Local Area Watch v. City of Grand Rapids, 2004 A citizens group had evidence that Grand Rapids was helping a developer violate anti-pollution laws. So, they sent a FOIA request to Grand Rapids. Unfortunately, the information they wanted had to do with records from an executive session which was held in violation of the Open Meetings Act. Because both FOIA and OMA were involved in the case, the plaintiffs should have brought suit under both, not just FOIA. This lengthy case is very depressing to read because the Kent County judge was obviously working hard to distort the FOIA, and rule in favor of the defendant. Worse yet, the bad decision by the Kent County judge was adopted by the Court of Appeals.
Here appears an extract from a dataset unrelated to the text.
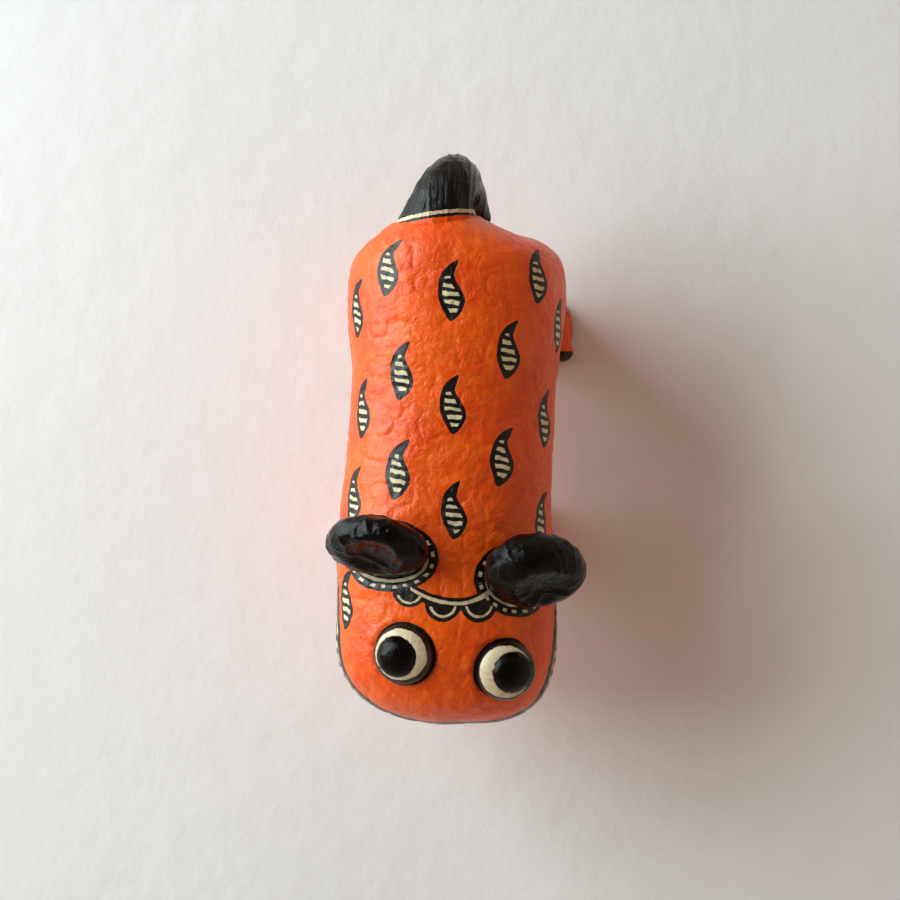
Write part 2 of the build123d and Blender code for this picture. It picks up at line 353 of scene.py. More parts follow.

YEAR 2003 CASES Sclafani v. Domestic Violence Escape, 255 Mich. App. 260 (2003). HELD: nonprofit agencies can be subject to FOIA. Velda Sclafani, plaintiff, was the executive director of DOVE, an organization dedicated to preventing domestic violence. After being fired or forced to resign, Sclafani requested documents from DOVE. The agency failed to provide her the information. Sclafani brought an FOIA action against DOVE. She claimed DOVE was a public body subject to the FOIA because DOVE was primarily funded by the government. The lower court found that no single government agency provided more than half of DOVE’s funding. It found that DOVE was not a public body under the FOIA, and it threw out the lawsuit. The court of appeals saw things differently. It found that the combination of government funding for DOVE amounted to more than half of DOVE’s funding. The court held that MCL 15.232 (d) (iv)’s definition of a public body includes organizations that are funded primarily by the government, even if the government funding comes from separate government agencies. According to the Appeals Court, FOIA is meant to ensure that taxpayers can monitor private organizations which use taxpayer dollars. The Appeals Court reversed and remanded the case, so that Ms. Sclafani could obtain her documents.
Key v. Township of Paw Paw. 254 Mich. App. 508 (2003). Beatrice Key ran unsuccessfully for a position as Trustee of Paw Paw Township in VanBuren County. Then she sent a FOIA request to the township for certain election documents. The clerk of the township, Marlene Peasley, happened to be the daughter of Ms. Key. Ms. Peasley wrote a letter to Ms. Key stating that she could not find the documents. Ms. Key responded with a FOIA lawsuit, asking for disclosure of the information, and for the fees she was charged by the township for the FOIA documents. The judge ruled against Ms. Key. On appeal, Key suffered another defeat. The appeals court decided that the township was on solid ground denying the FOIA request, since it did not have the documents. The documents were mislaid or lost, therefore the township could not provide a copy to Ms. Key. There was also a dispute about the amount of money Paw Paw Township charged for copies of some documents it did provide to Ms. Key. The Appeals Court found that 50 cents a page was not unreasonable. At the end of its decision, the Appeals Court wrote that the defendant township could ask Ms. Key to pay its court costs.
Thomas v. City of New Baltimore, 254 Mich. App. 196 (2003). Thomas, plaintiff, opposed certain development projects in the city of New Baltimore. He made an FOIA request to obtain public records. The mayor produced several documents the same day, and orally assured Thomas that these were the only applicable records. That evening, Thomas attended a city council meeting, and discovered applicable, undisclosed documents on a bulletin board. Thomas repeated his request the following day. The mayor disclosed the newly discovered records, and again orally assured Thomas that this was the sum of all applicable records. Several weeks later, however, Thomas attended another city council meeting, and discovered more applicable records. Thomas brought an FOIA action seeking full disclosure, which finally prompted the city to complete the requested production. Thomas requested his costs, but the lower court found the FOIA claim moot because the city had complied with the request. The appellate court noted that the FOIA provides that costs should be awarded to the prevailing party, held that the action was a substantial factor in causing the complete disclosure, and awarded Thomas his costs. The court also remanded an amended part of the action concerning the parking of a boat on a vacant residential lot.